If you are a novice at using social media to promote your products or services, the other thing you need to know about tying your message to trending topics: the Hashtag (#). When you tie your message to a trending or popular topic, using the #hashtag to identify both the trending topic and the #keyword best describing your topic enhances search engine visibility.
A Long Reach for a Little Cash
Social media provides both free access to multiple audiences and paid advertising opportunities. With the exception of LinkedIn, which has relatively expensive advertising rates, the advertising rates on the most popular social media platforms—Facebook and Twitter—are extremely reasonable, starting as low as $1.00/day for targeted advertisements. Ads may be defined by various demographic factors, including country, state, city, age, and gender. Ads are customizable to run for various lengths of time, programmable start and stop dates/times, and choice of budget from $1.00/day up.
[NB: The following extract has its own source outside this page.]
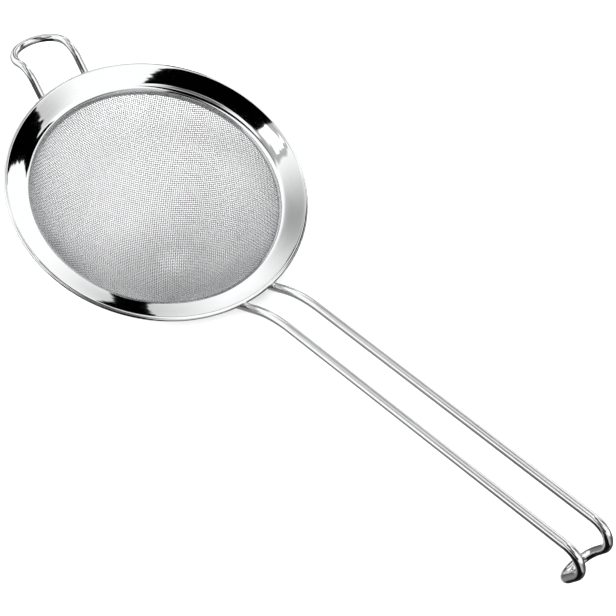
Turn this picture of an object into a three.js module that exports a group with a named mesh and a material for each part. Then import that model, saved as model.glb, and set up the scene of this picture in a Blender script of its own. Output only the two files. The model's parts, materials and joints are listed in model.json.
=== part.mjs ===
// Tea strainer: a flanged steel ring that holds a woven wire bowl, with a long hooked handle bent
// from one rod and a short support loop opposite it. Units are millimetres and +Z is up.
//
// The pieces are drawn in the ring's own frame: z = 0 is the flat top of the lip, +Z is the ring's
// axis and +X points along the handle. The whole strainer is then laid down the way it rests on a
// table, on the bottom of the bowl and on the hook.
import * as THREE from 'three';

// ---------- driving dimensions ----------
const ringRadius = 40;           // outer edge of the lip
const sheet = 0.4;               // steel of the ring
const lipWidth = 1.05;           // flat rim outside the cone
const collarRadius = 32.6;       // inner face of the upright collar
const coneBottom = -2.96;        // height where the cone would meet the collar, without the bend
const innerCornerRadius = 2.1;   // under the bend from cone to collar
const collarBottom = -4.9;
const clearance = 0.3;           // between pieces that touch

const meshThickness = 0.5;       // warp and weft together
const meshTop = -4.2;            // edge of the mesh, trapped between collar and band
const bowlTop = -5.2;            // where the upright edge of the mesh turns into the bowl
const bowlDepth = 27;            // lip to the outside of the bowl's bottom

const bandThickness = 0.8;
const bandTop = -3.5;
const bandBottom = -7.2;

const handle = {
  rod: 2.3,
  spacing: 10,                   // between the two rods, on centres
  rimX: 39.4,                    // a point on the rod's centre line, under the lip
  rimZ: -2.45,
  tuck: 5.2,                     // length from that point in to the welded end
  rise: 44,                      // degrees above the lip plane, next to the ring
  riseLength: 12.1,
  elbowRadius: 27,
  slope: 17.2,                   // degrees above the lip plane, along the grip
  gripLength: 85.4,
  hookRadius: 5.2,
  hookBend: 118,
  hookReturn: 2.7,
};

const loop = {
  rod: 2.1,
  spacing: 14.7,
  rimX: -38.4,
  rimZ: -2.7,
  tuck: 4.2,
  rise: 38,
  riseLength: 6.8,
  elbowRadius: 5.5,
  drop: 28.4,                    // degrees below the lip plane, at the end of the loop
};

const roundSides = 96;           // facets round the ring
const rodSides = 10;
const degreesPerFacet = 10;      // on a rod's bends
const bowlFacets = 16;           // from the bottom of the bowl to its edge
const cornerFacets = 5;          // round the bend from cone to collar

const tiltRange = [5, 40];       // degrees, on either side of the tilt at rest
const tiltHalvings = 40;

// ---------- materials ----------
const polishedSteel = () => new THREE.MeshStandardMaterial({ color: 0xd8dadc, metalness: 1, roughness: 0.08 });
const wireSteel = () => new THREE.MeshStandardMaterial({ color: 0xc9cbcd, metalness: 1, roughness: 0.2 });
const meshSteel = () => new THREE.MeshStandardMaterial({ color: 0xb4b6b8, metalness: 1, roughness: 0.4 });

const radians = THREE.MathUtils.degToRad;

function namedMesh(name, geometry, material) {
  const mesh = new THREE.Mesh(geometry, material);
  mesh.name = name;
  return mesh;
}

// ---------- turned pieces ----------

// A closed section turned about the ring's axis. Points are [radius, height], anticlockwise. The
// facets start half a facet round, so the bowl rests on the side of a facet and not on a corner.
function turned(section) {
  const outline = [...section, section[0]].map(([r, z]) => new THREE.Vector2(r, z));
  const geometry = new THREE.LatheGeometry(outline, roundSides, Math.PI / roundSides);
  geometry.rotateX(Math.PI / 2);
  return geometry;
}

// Points on a circular arc, in the section plane.
function arcPoints(centre, radius, fromDegrees, toDegrees, steps) {
  return Array.from({ length: steps + 1 }, (_, i) => {
    const angle = radians(fromDegrees + (toDegrees - fromDegrees) * i / steps);
    return [centre[0] + radius * Math.cos(angle), centre[1] + radius * Math.sin(angle)];
  });
}

// Lip, cone, rounded corner and collar, as one strip of sheet of even thickness.
function rimSection() {
  const lipInner = ringRadius - lipWidth;
  const coneAngle = THREE.MathUtils.radToDeg(Math.atan2(-coneBottom, lipInner - collarRadius));
  const half = radians(90 - coneAngle) / 2;
  const outerBend = innerCornerRadius + sheet;
  const bendCentre = [collarRadius + outerBend, coneBottom - outerBend * Math.tan(half)];
  const top = [[ringRadius, 0], [lipInner, 0]];
  const corner = arcPoints(bendCentre, outerBend, 90 + coneAngle, 180, cornerFacets);
  const cornerBack = arcPoints(bendCentre, innerCornerRadius, 180, 90 + coneAngle, cornerFacets);
  const lipBend = sheet * Math.tan(radians(coneAngle) / 2);
  return [
    ...top, ...corner,
    [collarRadius, collarBottom], [collarRadius + sheet, collarBottom],
    ...cornerBack,
    [lipInner + lipBend, -sheet], [ringRadius, -sheet],
  ];
}

const meshRadius = collarRadius + sheet + clearance;          // inner face of the trapped edge
const meshOuterRadius = meshRadius + meshThickness;

// The bowl is part of a sphere that meets the trapped edge at bowlTop.
const bowlRise = bowlDepth + bowlTop;
const bowlRadius = (meshOuterRadius ** 2 + bowlRise ** 2) / (2 * bowlRise);
const bowlCentre = [0, bowlRadius - bowlDepth];

function bowlSection() {
  const outerStart = THREE.MathUtils.radToDeg(Math.asin((bowlTop - bowlCentre[1]) / bowlRadius));
  const inner = bowlRadius - meshThickness;
  const innerStart = -THREE.MathUtils.radToDeg(Math.acos(meshRadius / inner));
  const outside = arcPoints(bowlCentre, bowlRadius, -90, outerStart, bowlFacets);
  const inside = arcPoints(bowlCentre, inner, innerStart, -90, bowlFacets);
  outside[0][0] = 0;
  inside[inside.length - 1][0] = 0;
  return [...outside, [meshOuterRadius, meshTop], [meshRadius, meshTop], ...inside];
}

function bandSection() {
  const inner = meshOuterRadius + clearance;
  const outer = inner + bandThickness;
  return [[inner, bandTop], [inner, bandBottom], [outer, bandBottom], [outer, bandTop]];
}

// ---------- bent rods ----------

// The centre line of a bent rod: straight runs, and bends about the current Y or local normal.
class RodPath extends THREE.Curve {
  constructor(start, heading) {
    super();
    this.points = [start.clone()];
    this.tangents = [heading.clone()];
  }

  end() {
    return this.points[this.points.length - 1];
  }

  heading() {
    return this.tangents[this.tangents.length - 1];
  }

  run(length) {
    this.points.push(this.end().clone().addScaledVector(this.heading(), length));
    this.tangents.push(this.heading().clone());
    return this;
  }

  bend(axis, degrees, radius) {
    const steps = Math.max(2, Math.ceil(Math.abs(degrees) / degreesPerFacet));
    const turn = radians(degrees);
    const toCentre = axis.clone().cross(this.heading()).multiplyScalar(Math.sign(degrees) * radius);
    const centre = this.end().clone().add(toCentre);
    const arm = this.end().clone().sub(centre);
    const heading = this.heading().clone();
    for (let i = 1; i <= steps; i++) {
      const angle = turn * i / steps;
      this.points.push(arm.clone().applyAxisAngle(axis, angle).add(centre));
      this.tangents.push(heading.clone().applyAxisAngle(axis, angle));
    }
    return this;
  }

  getPointAt(u, target = new THREE.Vector3()) {
    return target.copy(this.points[Math.round(u * (this.points.length - 1))]);
  }

  getPoint(t, target) {
    return this.getPointAt(t, target);
  }

  getTangentAt(u, target = new THREE.Vector3()) {
    return target.copy(this.tangents[Math.round(u * (this.points.length - 1))]);
  }
}

function sweptRod(path, diameter) {
  const corners = Array.from({ length: rodSides }, (_, i) => {
    const angle = 2 * Math.PI * (i + 0.5) / rodSides;
    return new THREE.Vector2(Math.cos(angle), Math.sin(angle)).multiplyScalar(diameter / 2);
  });
  return new THREE.ExtrudeGeometry(new THREE.Shape(corners), {
    steps: path.points.length - 1,
    extrudePath: path,
  });
}

const acrossRing = new THREE.Vector3(0, 1, 0);

// Both rods start under the flange at +Y and come back at -Y, so the way back repeats the way out.
function startUnderRim(rod, direction) {
  const rise = radians(rod.rise);
  const heading = new THREE.Vector3(direction * Math.cos(rise), 0, Math.sin(rise));
  const start = new THREE.Vector3(rod.rimX, rod.spacing / 2, rod.rimZ);
  return new RodPath(start.addScaledVector(heading, -rod.tuck), heading);
}

// A bend takes up this much of the straight run on each side of its corner.
const cornerLength = (radius, degrees) => radius * Math.tan(radians(degrees) / 2);

function handlePath() {
  const elbow = handle.rise - handle.slope;
  const riseRun = handle.tuck + handle.riseLength - cornerLength(handle.elbowRadius, elbow);
  const path = startUnderRim(handle, 1);
  path.run(riseRun).bend(acrossRing, elbow, handle.elbowRadius).run(handle.gripLength);
  path.bend(acrossRing, handle.hookBend, handle.hookRadius).run(handle.hookReturn);
  const level = path.heading().clone().cross(acrossRing);
  path.bend(level, -180, handle.spacing / 2);
  path.run(handle.hookReturn).bend(acrossRing, -handle.hookBend, handle.hookRadius);
  path.run(handle.gripLength).bend(acrossRing, -elbow, handle.elbowRadius).run(riseRun);
  return path;
}

function loopPath() {
  const elbow = loop.rise + loop.drop;
  const path = startUnderRim(loop, -1);
  path.run(loop.tuck + loop.riseLength).bend(acrossRing, -elbow, loop.elbowRadius);
  const level = path.heading().clone().cross(acrossRing);
  path.bend(level, -180, loop.spacing / 2);
  path.bend(acrossRing, elbow, loop.elbowRadius).run(loop.tuck + loop.riseLength);
  return path;
}

// ---------- assembly ----------
const ringFrame = new THREE.Group();
const bowl = namedMesh('mesh_bowl', turned(bowlSection()), meshSteel());
const handleWire = namedMesh('handle_wire', sweptRod(handlePath(), handle.rod), wireSteel());
ringFrame.add(
  namedMesh('rim', turned(rimSection()), polishedSteel()),
  namedMesh('clamp_band', turned(bandSection()), polishedSteel()),
  bowl,
  handleWire,
  namedMesh('support_loop', sweptRod(loopPath(), loop.rod), wireSteel()),
);

// Height of a piece's lowest point when the ring frame is tipped towards the handle.
function lowest(mesh, tilt) {
  const turn = new THREE.Matrix4().makeRotationY(tilt);
  const position = mesh.geometry.getAttribute('position');
  const point = new THREE.Vector3();
  let low = Infinity;
  for (let i = 0; i < position.count; i++) {
    low = Math.min(low, point.fromBufferAttribute(position, i).applyMatrix4(turn).z);
  }
  return low;
}

// The tilt at which the bowl and the hook touch the same table, found by halving.
function restTilt() {
  let [low, high] = tiltRange.map(radians);
  for (let i = 0; i < tiltHalvings; i++) {
    const middle = (low + high) / 2;
    if (lowest(handleWire, middle) > lowest(bowl, middle)) low = middle;
    else high = middle;
  }
  return (low + high) / 2;
}

ringFrame.rotation.y = restTilt();
ringFrame.updateMatrixWorld(true);

const box = new THREE.Box3().setFromObject(ringFrame, true);
const centre = box.getCenter(new THREE.Vector3());
ringFrame.position.set(-centre.x, -centre.y, -box.min.z);

const strainer = new THREE.Group();
strainer.add(ringFrame);

export default strainer;
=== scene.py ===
"""A polished steel tea strainer, lying on its bowl and its hook on a pale table.

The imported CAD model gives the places. Every CAD node is replaced here by a finer piece: turned
sheet metal with rounded edges, smooth bent rods, and a bowl that is really woven. Shapes are worked
out in the ring's own frame, in millimetres: z = 0 is the flat top of the lip, +Z is the ring's axis
and +X points along the handle.
"""

import json
import math

import bpy
import numpy as np
from mathutils import Matrix, Vector


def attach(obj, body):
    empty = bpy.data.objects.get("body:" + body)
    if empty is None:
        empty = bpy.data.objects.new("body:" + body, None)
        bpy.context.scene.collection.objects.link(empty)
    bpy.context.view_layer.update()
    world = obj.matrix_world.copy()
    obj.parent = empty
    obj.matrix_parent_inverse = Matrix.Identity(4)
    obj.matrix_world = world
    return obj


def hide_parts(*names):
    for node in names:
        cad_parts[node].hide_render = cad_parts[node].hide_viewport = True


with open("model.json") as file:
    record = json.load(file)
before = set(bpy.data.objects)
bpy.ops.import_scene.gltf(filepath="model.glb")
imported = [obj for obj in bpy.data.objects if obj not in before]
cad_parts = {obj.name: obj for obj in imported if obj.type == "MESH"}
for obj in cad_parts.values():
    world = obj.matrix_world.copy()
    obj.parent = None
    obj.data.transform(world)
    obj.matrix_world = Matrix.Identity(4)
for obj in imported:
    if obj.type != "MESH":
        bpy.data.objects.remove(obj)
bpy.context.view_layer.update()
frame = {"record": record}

MM = 0.001

# ---------- sizes, in millimetres and degrees ----------
RING_RADIUS = 40.0
SHEET = 0.4
LIP_CROWN = 0.75              # radius of the rounded lip
LIP_EDGE = 4.0                # above level, where the lip's curve stops at its outer edge
CONE_SLOPE = 25.0             # halfway down the cone
CONE_BOW = 2.2                # how much flatter the cone is at the lip, and steeper at the bend
COLLAR_RADIUS = 32.6
CORNER_RADIUS = 3.3           # top of the bend from cone to collar
COLLAR_BOTTOM = -4.9

BAND_INNER = 34.1
BAND_THICKNESS = 0.8
BAND_TOP = -3.5
BAND_BOTTOM = -7.2
BAND_EDGE = 0.25

MESH_WALL_RADIUS = 33.55      # middle of the trapped edge of the mesh
MESH_TOP = -4.2
BOWL_TOP = -5.2
BOWL_DEPTH = 26.75            # lip to the middle of the weave at the bottom
WEAVE_PITCH = 0.6
WEAVE_WIRE = 0.2
WEAVE_SIDES = 6
WEAVE_TURN = 45.0             # between the wires and the handle

HANDLE = dict(
    rod=2.3, spacing=10.0, rim_x=39.4, rim_z=-2.45, tuck=5.2, rise=44.0, rise_length=12.1,
    elbow_radius=27.0, slope=17.2, grip_length=85.4,
    hook_radius=5.2, hook_bend=118.0, hook_return=2.7,
)
LOOP = dict(
    rod=2.1, spacing=14.7, rim_x=-38.4, rim_z=-2.7, tuck=4.2, rise=38.0, rise_length=6.8,
    elbow_radius=5.5, drop=28.4,
)
ROD_SIDES = 40
ROD_EDGE = 0.25               # rounding of a cut end
ROD_EDGE_STEPS = 5
DEGREES_PER_STEP = 3.0
ROUND_SIDES = 360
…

For example, running an advertisement in the Phoenix East Valley area for four days, covering ages 18 and up, at $5.00/day, reached 8,900 Facebook users in a recent campaign.
Social Media Works! …but…
…social media can only take you so far. As your business grows, the presence you developed on Facebook, LinkedIn, Twitter, and other sites will need to point potential customers, clients, and business partners to a landing site. The good news is that web pages have not only come down in price, even when built and managed externally. Web sites provide the “home base” for companies, complementing the quickly updatable social media presence. It may take hours or days to update information on a website, but with no in-depth technical training, it is possible to update information on social media in a matter of minutes, getting your message out to your audience quickly…
In short, Social Media helps SMBs level the playing field against competitors in today’s digital economy.